Anyway, that's they way I see it.


"Find your home or I will find one for you!"

-Knoxville Police Officer, circa 1990-

6 Comments:

At 11:00 PM, Blogger BTExpress said...

ROTFLMAO. I'll bet you even tried to stop her from posting last night too.

 
At 8:11 AM, Blogger The Smoking Redhead said...

And then there is the breakdown into tears. As you know I've been the recipient of many a drunk call. I just listen and quietly try to put them to bed.

Not like I haven't done it, just not to you...yet! ;)

 
At 9:09 AM, Blogger ... said...

Uhg - I had a drunk “dial”(except in person – much worse) the other night - in the bath with the Freckle Boy and I went from giggling, to horny, to quickie, to crying, to profusely apologizing and back to horny in about 10 minutes.... unfortunately all the fun things I did that night (you didn't think I’d leave it at just a quickie did ya?) all I can remember clearly is blubbering. In my defense I was laying in the nice hot bath and went just a little tipsy and thought I was just feeling oh so relaxed because of the bath; then I sat up. Damn alky - it's after me!

 
At 9:11 AM, Blogger Crystal said...

Dead on and hysterical. Oh, and I wish a cop would offer me THAT alternative.

 
At 12:09 PM, Blogger Calvin said...

hehe.. that was hilarious, and perfectly true too!! amazing!!

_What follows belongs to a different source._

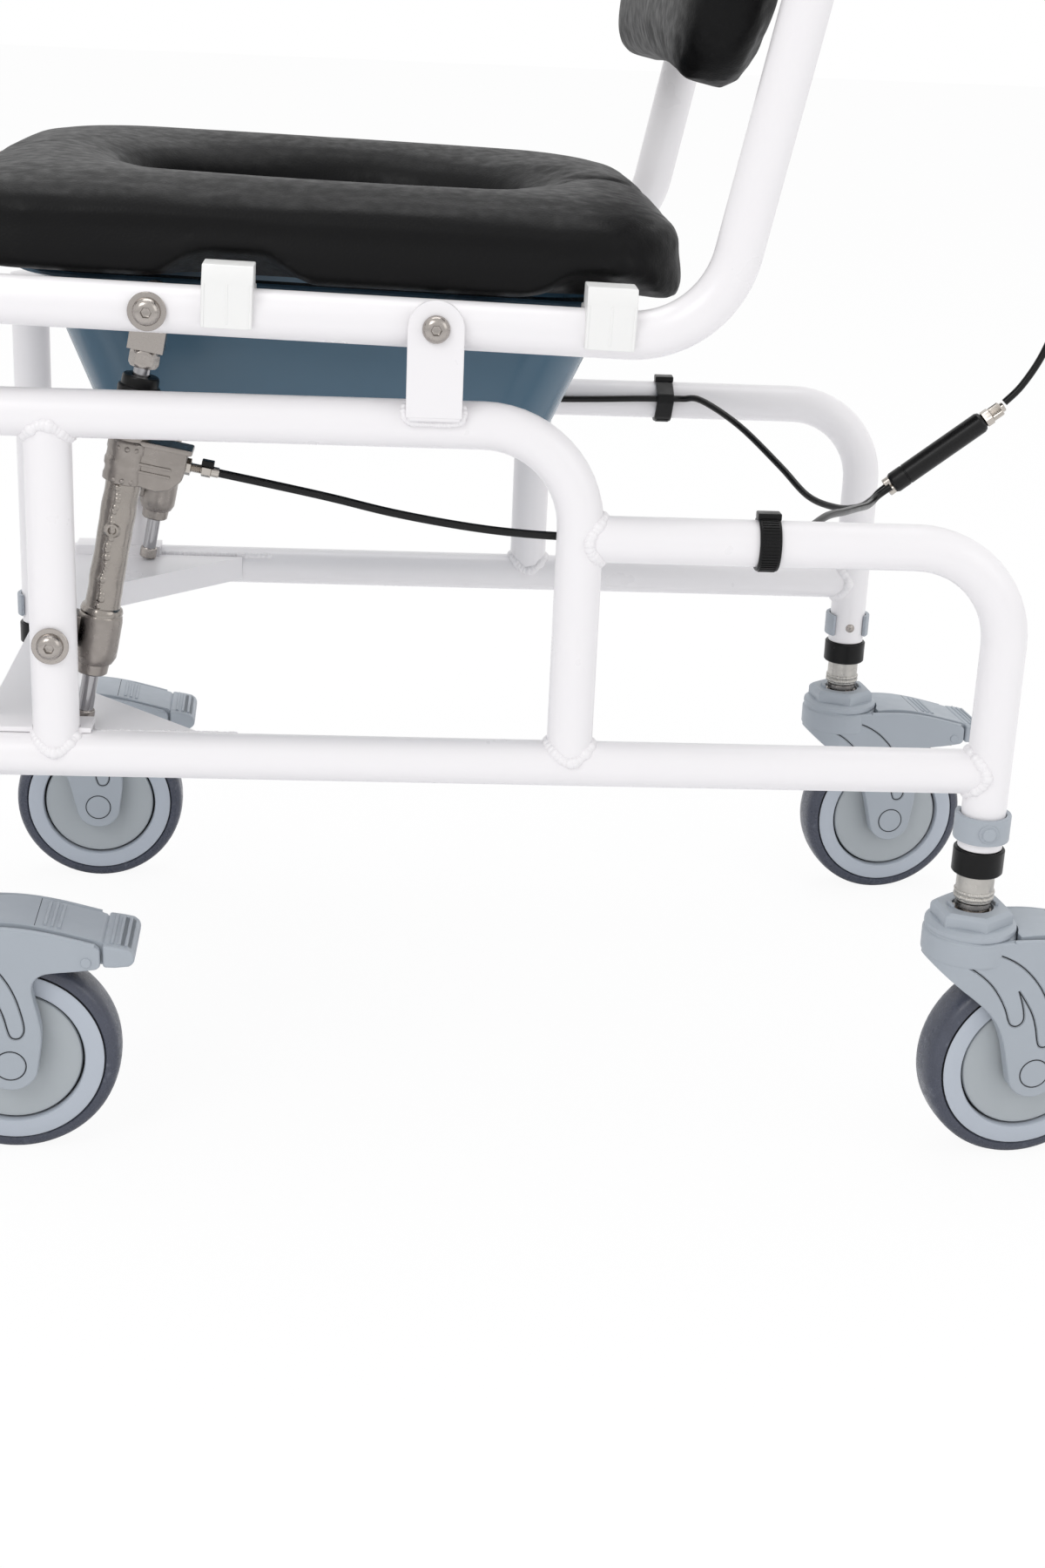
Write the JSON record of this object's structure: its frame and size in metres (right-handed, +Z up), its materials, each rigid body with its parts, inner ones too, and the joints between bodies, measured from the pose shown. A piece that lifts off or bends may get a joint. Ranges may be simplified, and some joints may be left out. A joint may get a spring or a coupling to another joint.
{
  "type": "shower commode chair",
  "caption": "Tilting shower commode chair: tube base on braked swivel castors, seat with open pad over a sliding pan, locking struts, lift-up arms, folding footplate.",
  "frame": {"origin": "middle of the chair's box, on the floor", "axes": "+Z up, -X the way the sitter faces, +Y the sitter's right side, across the chair"},
  "size_m": [1.1092, 0.589, 1.0438],
  "materials": {
    "white_paint": "gloss white powder coat",
    "white_plastic": "satin white plastic",
    "castor_grey": "satin grey plastic",
    "grey_clip": "satin grey plastic",
    "wheel_tyre": "slate rubber tread round a grey hub",
    "black_rubber": "satin black",
    "black_foam": "skinned black polyurethane foam",
    "steel": "stainless",
    "cast_metal": "satin cast metal",
    "pan_blue": "gloss blue-grey plastic"
  },
  "bodies": {
    "base": {"left_base_side": "white_paint", "left_pivot_bolt": "steel", "left_strut_bolt": "steel", "left_release_cable": "black_rubber", "left_cable_strap": "black_rubber", "right_base_side": "white_paint", "right_pivot_bolt": "steel", "right_strut_bolt": "steel", "right_release_cable": "black_rubber", "right_cable_strap": "black_rubber", "front_cross_plate": "white_paint", "cable_splitter": "black_rubber", "lever_cable": "black_rubber", "left_front_stem": "steel", "left_front_leg_bush": "black_rubber", "left_front_leg_clip": "grey_clip", "right_front_stem": "steel", "right_front_leg_bush": "black_rubber", "right_front_leg_clip": "grey_clip", "left_rear_stem": "steel", "left_rear_leg_bush": "black_rubber", "left_rear_leg_clip": "grey_clip", "right_rear_stem": "steel", "right_rear_leg_bush": "black_rubber", "right_rear_leg_clip": "grey_clip"},
    "left_front_castor": {"left_front_fork": "castor_grey"},
    "left_front_wheel_body": {"left_front_wheel": "wheel_tyre"},
    "left_front_brake": {"left_front_pedal": "castor_grey"},
    "right_front_castor": {"right_front_fork": "castor_grey"},
    "right_front_wheel_body": {"right_front_wheel": "wheel_tyre"},
    "right_front_brake": {"right_front_pedal": "castor_grey"},
    "left_rear_castor": {"left_rear_fork": "castor_grey"},
    "left_rear_wheel_body": {"left_rear_wheel": "wheel_tyre"},
    "left_rear_brake": {"left_rear_pedal": "castor_grey"},
    "right_rear_castor": {"right_rear_fork": "castor_grey"},
    "right_rear_wheel_body": {"right_rear_wheel": "wheel_tyre"},
    "right_rear_brake": {"right_rear_pedal": "castor_grey"},
    "seat": {"left_seat_side": "white_paint", "right_seat_side": "white_paint", "left_strut_top_bolt": "steel", "right_strut_top_bolt": "steel", "left_front_seat_clip": "white_plastic", "left_rear_seat_clip": "white_plastic", "right_front_seat_clip": "white_plastic", "right_rear_seat_clip": "white_plastic", "back_frame": "white_paint", "front_cross_tube": "white_paint", "seat_pad": "black_foam", "back_pad": "black_foam"},
    "left_strut": {"left_strut_body": "cast_metal"},
    "left_rod": {"left_strut_rod": "steel"},
    "right_strut": {"right_strut_body": "cast_metal"},
    "right_rod": {"right_strut_rod": "steel"},
    "left_arm": {"left_armrest": "white_paint", "left_arm_pad": "black_foam"},
    "right_arm": {"right_armrest": "white_paint", "right_arm_pad": "black_foam"},
    "pan": {"commode_pan": "pan_blue"},
    "footrest": {"footplate": "castor_grey"},
    "lever": {"release_lever": "black_rubber"}
  },
  "joints": [
    {"name": "left_front_swivel", "type": "hinge", "parent": "base", "child": "left_front_castor", "pos_m": [-0.22206, -0.225, 0.16], "axis": [0, 0, 1], "continuous": true},
    {"name": "left_front_wheel_spin", "type": "hinge", "parent": "left_front_castor", "child": "left_front_wheel_body", "pos_m": [-0.17807, -0.224, 0.06643], "axis": [-0.0227, 0.9997, 0], "continuous": true},
    {"name": "left_front_brake_press", "type": "hinge", "parent": "left_front_castor", "child": "left_front_brake", "pos_m": [-0.13109, -0.22293, 0.1407], "axis": [-0.0227, 0.9997, 0], "range_deg": [0, 10]},
    {"name": "right_front_swivel", "type": "hinge", "parent": "base", "child": "right_front_castor", "pos_m": [-0.22206, 0.225, 0.16], "axis": [0, 0, 1], "continuous": true},
    {"name": "right_front_wheel_spin", "type": "hinge", "parent": "right_front_castor", "child": "right_front_wheel_body", "pos_m": [-0.1781, 0.22677, 0.06643], "axis": [-0.0401, 0.9992, 0], "continuous": true},
    {"name": "right_front_brake_press", "type": "hinge", "parent": "right_front_castor", "child": "right_front_brake", "pos_m": [-0.13114, 0.22865, 0.1407], "axis": [-0.0401, 0.9992, 0], "range_deg": [0, 10]},
    {"name": "left_rear_swivel", "type": "hinge", "parent": "base", "child": "left_rear_castor", "pos_m": [0.42894, -0.225, 0.16], "axis": [0, 0, 1], "continuous": true},
    {"name": "left_rear_wheel_spin", "type": "hinge", "parent": "left_rear_castor", "child": "left_rear_wheel_body", "pos_m": [0.47245, -0.2185, 0.06643], "axis": [-0.1478, 0.989, 0], "continuous": true},
    {"name": "left_rear_brake_press", "type": "hinge", "parent": "left_rear_castor", "child": "left_rear_brake", "pos_m": [0.51894, -0.21155, 0.1407], "axis": [-0.1478, 0.989, 0], "range_deg": [0, 10]},
    {"name": "right_rear_swivel", "type": "hinge", "parent": "base", "child": "right_rear_castor", "pos_m": [0.42894, 0.225, 0.16], "axis": [0, 0, 1], "continuous": true},
    {"name": "right_rear_wheel_spin", "type": "hinge", "parent": "right_rear_castor", "child": "right_rear_wheel_body", "pos_m": [0.47258, 0.23059, 0.06643], "axis": [-0.1271, 0.9919, 0], "continuous": true},
    {"name": "right_rear_brake_press", "type": "hinge", "parent": "right_rear_castor", "child": "right_rear_brake", "pos_m": [0.5192, 0.23656, 0.1407], "axis": [-0.1271, 0.9919, 0], "range_deg": [0, 10]},
    {"name": "seat_tilt", "type": "hinge", "parent": "base", "child": "seat", "pos_m": [0.07634, 0, 0.5318], "axis": [0, 1, 0], "range_deg": [0, 25], "deforming": ["lever_cable"]},
    {"name": "left_strut_swing", "type": "hinge", "parent": "base", "child": "left_strut", "pos_m": [-0.14606, -0.1975, 0.338], "axis": [0, 1, 0], "range_deg": [0, 0.3], "deforming": ["left_release_cable"]},
    {"name": "left_strut_slide", "type": "slide", "parent": "left_strut", "child": "left_rod", "axis": [0.1808, 0, 0.9835], "range_m": [0, 0.0712]},
    {"name": "right_strut_swing", "type": "hinge", "parent": "base", "child": "right_strut", "pos_m": [-0.14606, 0.1975, 0.338], "axis": [0, 1, 0], "range_deg": [0, 0.3], "deforming": ["right_release_cable"]},
    {"name": "right_strut_slide", "type": "slide", "parent": "right_strut", "child": "right_rod", "axis": [0.1808, 0, 0.9835], "range_m": [0, 0.0712]},
    {"name": "left_arm_lift", "type": "hinge", "parent": "seat", "child": "left_arm", "pos_m": [0.29266, -0.2685, 0.79776], "axis": [0, 1, 0], "range_deg": [0, 100]},
    {"name": "right_arm_lift", "type": "hinge", "parent": "seat", "child": "right_arm", "pos_m": [0.29266, 0.2685, 0.79776], "axis": [0, 1, 0], "range_deg": [0, 100]},
    {"name": "pan_slide", "type": "slide", "parent": "seat", "child": "pan", "axis": [0.9997, 0, -0.0244], "range_m": [0, 0.15]},
    {"name": "footplate_fold", "type": "hinge", "parent": "seat", "child": "footrest", "pos_m": [-0.37335, 0, 0.18168], "axis": [0, 1, 0], "range_deg": [0, 90]},
    {"name": "lever_pull", "type": "hinge", "parent": "seat", "child": "lever", "pos_m": [0.45415, 0.062, 0.9873], "axis": [0.9997, 0, -0.0244], "range_deg": [0, 9]}
  ],
  "couplings": [
    {"joint": "left_strut_swing", "follows": "seat_tilt", "ratio": 0.0115},
    {"joint": "left_strut_slide", "follows": "seat_tilt", "m_per_rad": 0.16187},
    {"joint": "right_strut_swing", "follows": "seat_tilt", "ratio": 0.0115},
    {"joint": "right_strut_slide", "follows": "seat_tilt", "m_per_rad": 0.16187}
  ]
}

NB: the word i got for my word verification sounds like something i'd say in Stage 4 - glbemnk

 
At 12:38 PM, Blogger Laura said...

Funny, so did MINE: fvkqhu
(sounds like what I mumble during my annual birthday drink-dial-athon).
Inevitably, I go out for a few adult beverages (now that I'm a year older, eh what). And inevitably, dear friends in different time zones call me to wish me happy returns of the day. My verbal aptitude has declined sadly by then, and the result is much like a word verification:

"Oh yeah? Well Happy FVKQHU Birthday to YOU TOO!"